We’ve been blessed with 2 creole languages: our national language (Mauritian) and our official language (English) which have similar syntactic structures and common lexical characteristics.
Here are some examples:

•    Future tense marker: English uses ‘will’ and Mauritian uses ‘pou’ which give the following: Mo pou manze/ I will eat.

•    Adjectives have a unique form in both languages: a beautiful girl (enn zoli tifi); beautiful girls (bann zoli tifi); a beautiful boy(enn zoli garson); beautiful boys (bann zoli garson); a beautiful house (enn zoli lakaz); beautiful houses (bann zoli lakaz); a beautiful castle(enn zoli sato); beautiful castles (bann zoli sato). See the difference with French (une belle fille; des belles filles; un beau garçon; des beaux garçons; une belle maison; des belles maisons; un beau chateau; des beaux chateaux).

•    Both languages use aspect markers to indicate whether the action continues or has stopped. I eat (mo manze); I am eating (mo pe manze); I have eaten (mo finn manze).

•    At the level of vocabulary (lexical characteristics) both use compound words a lot: birdcage (lakaz-zwazo); doorknob (pwagne-laport); cheesecake (gato-fromaz); mango tree (pie mang) etc.
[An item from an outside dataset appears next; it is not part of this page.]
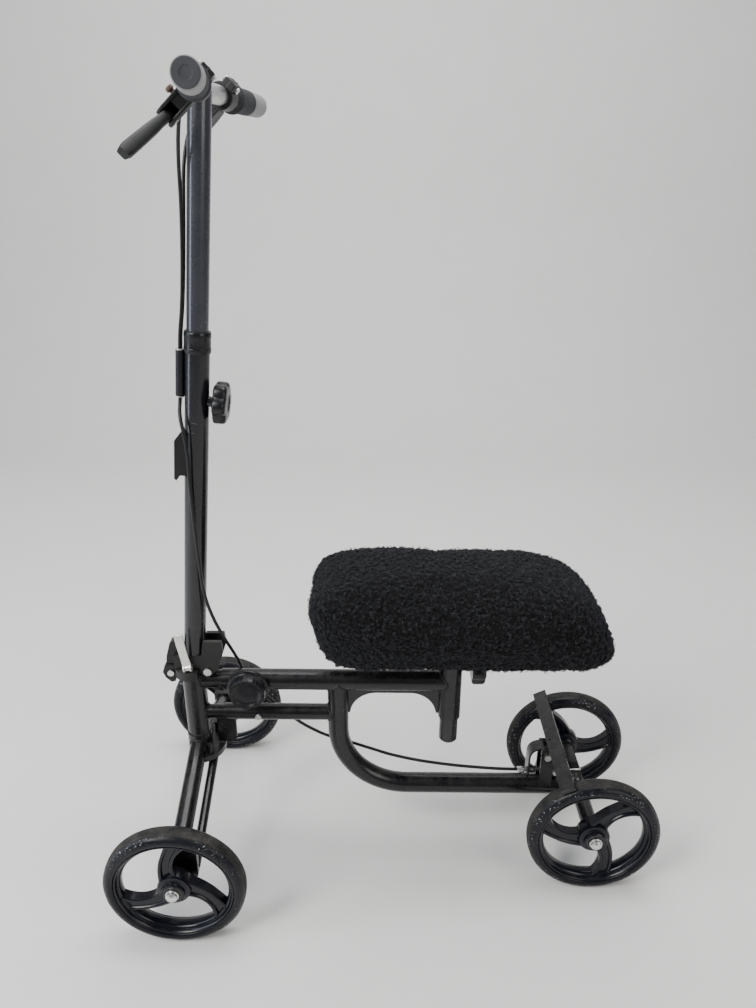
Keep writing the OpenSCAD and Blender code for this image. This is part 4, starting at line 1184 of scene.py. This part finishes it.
def latch():
    """Stamped lever: a flat bar with a slight bow and a forked root, in the skewer's place."""
    place = shift(-307, -22.6, 338) @ turned("Y", -9.2)
    rings = []
    for z, half, y, t in ((4.5, 6.5, 0.0, 2.0), (8, 6.5, 0.0, 2.2), (14, 6.4, -0.5, 1.5), (22, 6.3, -1.1, 1.4),
                          (32, 6.3, -1.5, 1.4), (42, 6.5, -1.3, 1.4), (50, 6.8, -0.5, 1.4), (56, 6.9, 0.4, 1.4),
                          (58.2, 6.4, 0.8, 1.3)):
        rings.append([mm(x, y + v, z) for x, v in ((-half, -t), (half, -t), (half, t), (-half, t))])
    rounded(add("latch_bar", loft(rings), LATCH, "latch_lever", place, replaces="latch_lever"),
            0.0007)
    turn = turned("Y", 90)
    cheek = lathe([(0, 0), (5.2, 0), (6.0, 0.5), (6.0, 2.5), (5.2, 3.0), (0, 3.0)], 48)
    fork = join(moved(cheek, shift(3.5, 0, 0) @ turn), moved(cheek, shift(-6.5, 0, 0) @ turn),
                moved(lathe([(0, -6.8), (2.0, -6.8), (2.0, 6.8), (0, 6.8)], 24), turn))
    add("latch_fork", fork, LATCH, "latch_lever", place)


latch()


WIRE_Y, WIRE_Z = -6.5, 136
BRAKE_BAR_LEAN = 62.5


def brake_parts():
    # Spring and bare wire, which stretch between the bracket and the arm
    turns, steps, r = 7, 20, 3.4
    coil = []
    for i in range(turns * steps + 1):
        a = 2 * math.pi * i / steps
        coil.append(mm(227 + 24 * i / (turns * steps), WIRE_Y + r * math.cos(a), WIRE_Z + r * math.sin(a)))
    wire = [mm(x, WIRE_Y, WIRE_Z) for x in np.linspace(211, 262, 26)]
    obj = add("brake_spring_coil", join(tube(coil, 0.0006, 8), tube(wire, 0.0008, 10)), SPRING, None,
              angle=60)
    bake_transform(obj)
    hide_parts("brake_spring")
    # The adjuster's knurled barrel, and its thread with a lock nut
    place = shift(203, WIRE_Y, WIRE_Z) @ turned("Y", 90)
    barrel = lathe([(2.55, 0), (4.1, 0), (4.5, 0.6), (4.5, 8.6), (4.1, 9.4), (2.0, 9.6), (2.0, 7.9), (2.55, 7.8)],
                   72)
    add("cable_adjuster_barrel", knurled(barrel, 18, 0.07, 0.0043), STEEL, "frame", place,
        replaces="cable_adjuster")
    thread = [(1.1, 9.2)] + [(3.0 if i % 2 else 2.7, 9.2 + 0.5 * i) for i in range(32)] + [(1.1, 24.7)]
    add("cable_adjuster_thread", join(lathe(thread, 32), prism(hex_outline(9), 14.0, 16.0)), SPRING, "frame",
        place, angle=60)
    # Pinch bolt's hexagon head
    rounded(add("pinch_bolt_head", prism(hex_outline(10), -0.2, 1.3), STEEL, "brake_arm",
                shift(266, -9.4, 131) @ turned("X", 90)), 0.0005)
    # A thin folded lip at each end of the bar
    place = Matrix.Translation((AXLE_X, 0, WHEEL_R)) @ turned("Y", BRAKE_BAR_LEAN + 180)
    for tag, y0, y1 in (("left", -116, -113), ("right", 113, 116)):
        rounded(add("brake_bar_end_" + tag, box_mesh(102.4, 108.4, y0, y1, -11.2, 11.2), PAINT, "brake_arm", place), 0.0012, 3)


brake_parts()

scene.frame_set(1)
There are also differences of course and at the level of phonology there are difficulties to be surmounted. The phoneme represented by <th> is not used in Mauritian and consequently Mauritian learners of English, if not properly trained, will pronounce <th> as <z>; ‘this’, ‘that’, ‘those’ become “zis, zat, zoz”.
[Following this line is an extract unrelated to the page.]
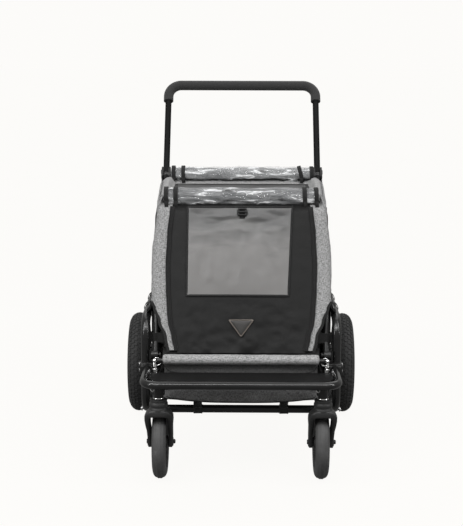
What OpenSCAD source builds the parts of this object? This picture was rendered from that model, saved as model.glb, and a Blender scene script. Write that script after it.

Another problem: Mauritian is syllable-timed and English is stress-timed. With proper training, this hurdle can be overcome. Ignorance of this produces much gibberish (baragouin). Listen to speeches in the legislative assembly and you’ll understand what I mean.

The adoption of a combination of teaching techniques blending Grammar Translation with Direct method, will yield good results provided treachers are adequately trained.

A NEW LANGUAGE POLICY

If Mauritian, the mother tongue, becomes the medium of instruction at primary level, English may be introduced at a very early stage as second language. With proper guidance and monitoring and also adequate practice, our children will be able at secondary level to handle English as medium of instruction and continue to study our national language as a subject.
French, the semi-official language, must be introduced at secondary level and its teaching must be revamped. Identity languages (Hindi,Urdu, etc.) will then be taught at secondary level as optional languages.

Let us only hope that language loyalty, prejudices and ignorance will not blind us to the needs for genuine and progressive reforms which will pave the way to UNIVERSAL FUNCTIONAL LITERACY.